The stage, complete with eerie horror movie music, is set when a horny teenage couple break into the high school, apparently to get it on, but—oops—the perky blond chick is a vampire who changes and brutally kills the guy. (Sucks to be that actor. Congratulations, you landed a part in what promises to be a hit teen drama. But you die in the first two minutes.)

For those not familiar with slayerism, the opening credits and voiceover give the gist; in every generation, there is a chosen one, etc., etc. Here, Buffy is the fresh-faced Sarah Michelle Gellar, known mainly as a soap actress.

Buffy’s mom drops her off at her new school in fictitious Sunnydale, CA, where she has apparently transferred following the events of the film. And wouldn’t you know it? Sunnydale is smack on top of the Hellmouth, a portal to all things occult. On Buffy’s very first day, a body turns up in a locker with telltale bite marks on its neck. But we’ll get back to that…

In addition to introducing Hellmouth-adjacent life, the pilot takes as its storyline a typical teenage tale; Buffy’s attempt to fit in with the cool crowd, only to find that she is destined to walk among the outcasts. She approaches her new school with hope for normalcy, but nevertheless carries a sharpened wooden stake in her bag. (“Pepper spray is just so passé.”)

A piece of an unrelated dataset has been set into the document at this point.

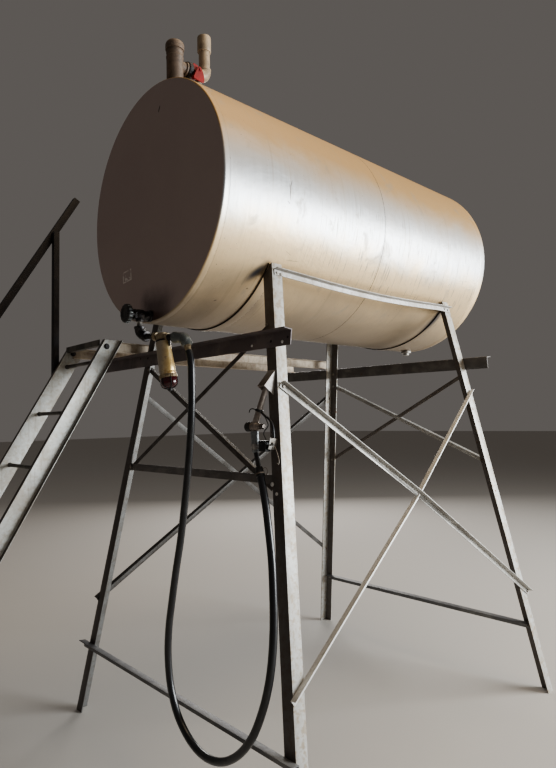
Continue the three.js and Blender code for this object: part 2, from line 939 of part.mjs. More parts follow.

She first befriends the self-centered beauty queen Cordelia (Charisma Carpenter), who picks on the brainy Willow (Alyson Hannigan). Meanwhile, charmingly awkward Xander (Nicholas Brendon) can’t keep his eyes off of Buffy. Willow likes Xander. Mr. Giles (Anthony Head), new librarian in the apparently deserted school library, seems to already know all about Buffy’s slaying ways. So she goes to him when she learns about the locker body.

Vampires live under the city and are gearing up for some huge revolt, called The Harvest. So Buffy’s going to have a busy sophomore year, what with cheerleading, homework, and ass-kicking.

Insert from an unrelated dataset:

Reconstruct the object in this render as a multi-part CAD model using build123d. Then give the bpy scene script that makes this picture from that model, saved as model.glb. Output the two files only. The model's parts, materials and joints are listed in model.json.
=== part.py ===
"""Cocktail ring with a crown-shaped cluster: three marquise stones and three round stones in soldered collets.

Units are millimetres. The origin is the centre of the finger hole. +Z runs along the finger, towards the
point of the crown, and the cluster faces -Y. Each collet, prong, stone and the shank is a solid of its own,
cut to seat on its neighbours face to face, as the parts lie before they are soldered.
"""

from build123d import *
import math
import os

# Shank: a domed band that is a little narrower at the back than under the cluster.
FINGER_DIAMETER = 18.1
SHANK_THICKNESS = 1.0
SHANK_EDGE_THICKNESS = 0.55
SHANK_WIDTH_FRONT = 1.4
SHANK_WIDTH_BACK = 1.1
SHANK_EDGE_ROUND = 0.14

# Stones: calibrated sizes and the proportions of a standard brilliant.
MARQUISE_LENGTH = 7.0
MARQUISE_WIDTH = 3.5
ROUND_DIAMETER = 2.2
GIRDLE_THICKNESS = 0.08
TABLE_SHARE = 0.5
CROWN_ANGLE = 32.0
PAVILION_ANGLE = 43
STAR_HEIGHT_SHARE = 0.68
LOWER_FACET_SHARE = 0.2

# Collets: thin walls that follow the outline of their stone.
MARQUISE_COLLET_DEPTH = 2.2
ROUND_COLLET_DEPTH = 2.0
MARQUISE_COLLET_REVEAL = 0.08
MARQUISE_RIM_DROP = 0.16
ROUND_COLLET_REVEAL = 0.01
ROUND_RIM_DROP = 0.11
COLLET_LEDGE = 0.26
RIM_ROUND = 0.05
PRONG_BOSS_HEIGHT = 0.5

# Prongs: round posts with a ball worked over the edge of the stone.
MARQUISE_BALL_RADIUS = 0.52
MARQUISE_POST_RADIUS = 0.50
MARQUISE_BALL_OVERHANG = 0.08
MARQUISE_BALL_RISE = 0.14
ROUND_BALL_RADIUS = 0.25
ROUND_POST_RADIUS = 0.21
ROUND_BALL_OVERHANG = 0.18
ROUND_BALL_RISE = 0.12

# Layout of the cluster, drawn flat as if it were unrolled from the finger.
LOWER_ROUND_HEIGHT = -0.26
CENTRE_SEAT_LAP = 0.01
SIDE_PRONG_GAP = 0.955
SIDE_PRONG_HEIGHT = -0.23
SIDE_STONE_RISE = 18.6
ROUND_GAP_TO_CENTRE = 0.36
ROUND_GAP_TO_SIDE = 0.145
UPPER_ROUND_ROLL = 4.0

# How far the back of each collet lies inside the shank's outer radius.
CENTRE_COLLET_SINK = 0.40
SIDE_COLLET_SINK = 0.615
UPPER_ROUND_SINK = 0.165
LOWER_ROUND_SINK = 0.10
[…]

Oh, and I did I mention there is a dark and mysterious, and ridiculously hot guy trailing Buffy around town? We don’t get a name, or much information at all, except that he knows what’s up with the Harvest.

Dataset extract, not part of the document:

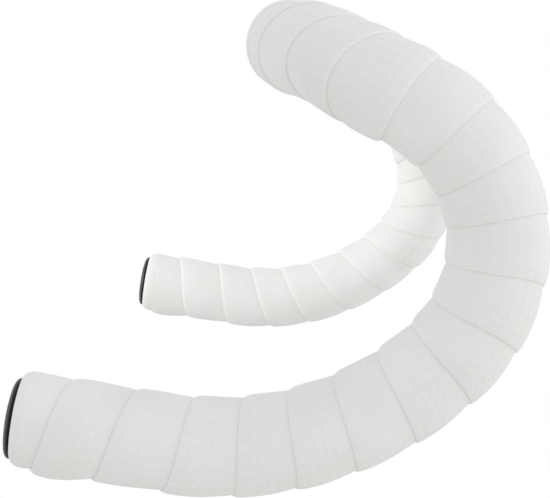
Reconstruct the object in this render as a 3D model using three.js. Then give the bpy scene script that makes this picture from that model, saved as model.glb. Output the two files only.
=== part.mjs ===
// A drop handlebar for a bicycle, wrapped with padded tape on both sides.
//
// The bar is one bent tube. Each side carries a helical wrap of soft tape, wound from the bar's end
// up to the tops, a plug that tucks the tape into the bar's end, and a thin band that holds the
// tape's last turn. X runs along the tops, +Y is forwards and +Z is up. The origin is the middle of
// the clamp zone.

import * as THREE from 'three';
import { mergeVertices } from 'three/addons/utils/BufferGeometryUtils.js';

// Driving dimensions, in millimetres and degrees.

// The bent tube
const BAR_WIDTH = 420; // between the centre lines of the two drops
const BAR_DIAMETER = 23.8;
const BAR_WALL = 2;
const CLAMP_DIAMETER = 31.8;
const CLAMP_LENGTH = 60; // the round middle that a stem closes on
const CLAMP_TAPER = 34; // from the clamp zone down to the bar's own diameter
const CORNER_RADIUS = 40; // where the tops turn forwards
const RAMP_SLOPE = 25.2; // how steeply the bar falls as it leaves the corner
const RAMP_STRAIGHT = 3; // between the corner and the hook
const HOOK_RADIUS = 52;
const HOOK_ANGLE = 110.8;
const DROP_BEND_RADIUS = 107.5;
const DROP_BEND_ANGLE = 53;
const DROP_STRAIGHT = 49; // the straight length at the bar's end

// The padded tape
const TAPE_WIDTH = 30;
const TAPE_THICKNESS = 3.4; // of one layer, pulled tight
const PACKING = 0.5; // how strongly the wrap thickens as its turns lie closer
const EDGE_STEP = 0.9; // how far a turn's exposed edge stands above the turn before it
const TURN_CROWN = 0.35; // how far a turn swells between its edges
const START_LIFT = 1.5; // the first turn lies over the doubled start of the tape
const START_SHARE = 0.62; // how much of the first turn that lifts
const START_SKEW = 0.65; // below 1, the lift is highest near the turn's exposed edge
const GATHER = 0.8; // how much of a bend's shortening the soft tape takes up as crowded turns
const SWELL = 0.15; // how strongly the inside of a bend thickens the wrap
const TOPS_DRAW = 2.7; // how much thinner the tape is pulled along the tops
const DRAW_START = 16; // how far into the corner it starts to thin
const DRAW_LENGTH = 36; // the length in which it thins
const CORNER_PRESS = 1.3; // how much the wrap is pressed in under the corner
const PRESS_START = 10; // how far past the hook that starts
const TOPS_PAD = 1.2; // how much thicker the wrap lies under the tops
const TOPS_PAD_START = 32; // how far past the hook that starts
const CORNER_PAD = 1.2; // how much thicker the wrap lies on top of the corner
const CORNER_PAD_START = 24; // how far past the hook that starts
const CORNER_PAD_END = 42; // how far past the hook it starts to thin again
const SHAPE_LENGTH = 14; // the length in which each of these changes is made
const START_ANGLE = 200; // where the first exposed edge leaves the bar's end
const TAPE_TO_CENTRE = 75; // from the clamp's middle to the end of the tape
const TAPE_ROLL = 3; // how far from the bar's end the wrap starts to round over
const ROLL_DROP = 2.3; // how far the wrap falls as it rounds over
const TAPE_FOLD = 1.3; // the tape folded over the bar's end
const TAPE_TAIL = 22; // the trimmed last turn that the band closes on
const TAIL_BUILD = 2.2; // the trimmed turn's thickness
const TAIL_SLOPE = 4; // the length in which the wrap comes down to the trimmed turn

// How far the wrap climbs in one turn along each length of the bar, on each side
const PITCH_RIGHT = { drop: 21.7, dropBend: 18.9, hook: 16.7, ramp: 16, corner: 15, tops: 19 };
const PITCH_LEFT = { drop: 22, dropBend: 19.4, hook: 17, ramp: 16, corner: 15, tops: 19 };

// The end plugs
const PLUG_RIM_DIAMETER = 26.8;
const PLUG_FACE_DIAMETER = 20.2;
const PLUG_RIM_LENGTH = 0.7;
const PLUG_BEVEL_LENGTH = 1.6;
const PLUG_BEVEL_BULGE = 0.4; // how far the rounded bevel stands out beyond a flat one
const PLUG_CROWN = 0.5;
const PLUG_DEPTH = 18;
const PLUG_WALL = 1.6;
const PLUG_RIBS = 3;
const PLUG_RIB_HEIGHT = 0.9;
const PLUG_WEB = 2; // the thickness of the plug's cap over its hollow shank

// The finishing bands
const BAND_WIDTH = 18;
const BAND_THICKNESS = 0.6;
const BAND_INSET = 2; // from the tape's end to the band

// The gap between two pieces that touch
const SEAT_GAP = 0.3;

// How finely the round forms are divided
const FACETS = 16;
const BEND_STEP = 9; // the angle between two sections of a bend, to the nearest whole number of them
const TAPER_STEPS = 4;
const ROLL_STEPS = 3;
const PLUG_SEGMENTS = 24;
const TURN_STATIONS = [0, 0.25, 0.6]; // shares of a turn's exposed width that have a section
const NEAR_RING = 0.8; // a point of a turn as near an end ring as this is gathered on it
const BEND_SAMPLES = 9; // for the bend's average over half the tape's width
const EDGE_ROUNDS = 6; // for the edge's place in a bend to settle

// Worked out from the driving dimensions
const BAR_RADIUS = BAR_DIAMETER / 2;
const BORE_RADIUS = BAR_RADIUS - BAR_WALL;
const SHANK_RADIUS = BORE_RADIUS - SEAT_GAP;
const TAPE_BORE_RADIUS = BAR_RADIUS + SEAT_GAP;
const TAIL_RADIUS = BAR_RADIUS + TAIL_BUILD;
const rad = THREE.MathUtils.degToRad;

const alloy = new THREE.MeshStandardMaterial({ color: 0x24262a, roughness: 0.42, metalness: 0.7 });
const paddedTape = new THREE.MeshStandardMaterial({ color: 0xe4e3e0, roughness: 0.72, metalness: 0 });
const plugPlastic = new THREE.MeshStandardMaterial({ color: 0x2c2c2c, roughness: 0.5, metalness: 0 });
const bandVinyl = new THREE.MeshStandardMaterial({ color: 0x1c1c1d, roughness: 0.55, metalness: 0 });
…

So the pilot gets us off and running with plenty of action, love triangleism, and more on the mysterious guy (who will, of course, be introduced later in the series as Angel), to look forward to. It’s a bit dark, often funny, and has enough eye candy to get addictive. And this is all despite the fact that, objectively speaking, it’s kind of bad. The acting, the dialogue… but stuff can be bad and still plenty entertaining. Just look at the original Star Wars.

For added fun, there is an unaired version of Welcome to the Hellmouth floating around the ‘net.

Memorable quote: (Said all SoCal bitchy) “God, what is your childhood trauma?”

Knights of Prosperity

You can’t help but be drawn in by a show that is just plain weird. A guy wakes up. He gets ready for work in his dump of an apartment, accompanied by the music of Journey. He’s a middle-aged high school dropout who works as a janitor. In the show’s first minutes, he is spurred to better his life by witnessing his co-worker’s undignified demise while cleaning a urinal. And, somehow, by the first commercial break, he has assembled a group of ragtag wannabe thieves to rob Mick Jagger.

It’s like, really? This is a premise for a show? They have T-shirts. They have binoculars. They have an intern. It’s a little reminiscent of the geeks in Office Space trying to get into the embezzlement racket.

The show stars Donal Logue, who is not a household name, but recognizable from a role in the terrible Grounded for Life, and redeemed by roles in some good indie films like The Tao of Steve.

Comedic pilots seem to work well when they move fast, throwing information and characters at you so that you can’t blink lest you miss something. Knights does that. We meet a Middle Eastern cab driver who used to be a lawyer, a big black dude with a broken heart, a wise-cracking New Yorker stereotype, and a hot Latina who invites herself into the group.

The goal, in this episode, is not to complete the robbery. It is to complete phase one of Operation Dick Mick, which is to obtain the key to his luxury Manhattan apartment. Ostensibly, each subsequent episode will lead our antiheroes to another phase of the plan until they succeed (or fail?) at the final heist. Then what? Next year, they’ll rob the Kardashians? Only nine episodes ever aired—and I’ve only seen this one—so I don’t know. (Though it was rumored they would later target Kelly Ripa and Ray Romano.) Apparently the show was originally titled Let’s Rob Mick Jagger, but perhaps that was too limiting??

I can’t say the pilot left me dying to see what happens next. It felt more like a predictable screwball heist movie than a series—the kind of thing you might commit to for 90 minutes but not 22 half-hour episodes. But it’s different, which is why I’ve taken the time to write about it. Oh, and there’s a Star Wars reference. Always good.

Memorable quote: “We’re like Robin Hood. We’re stealing from the rich to give to the poor—us.”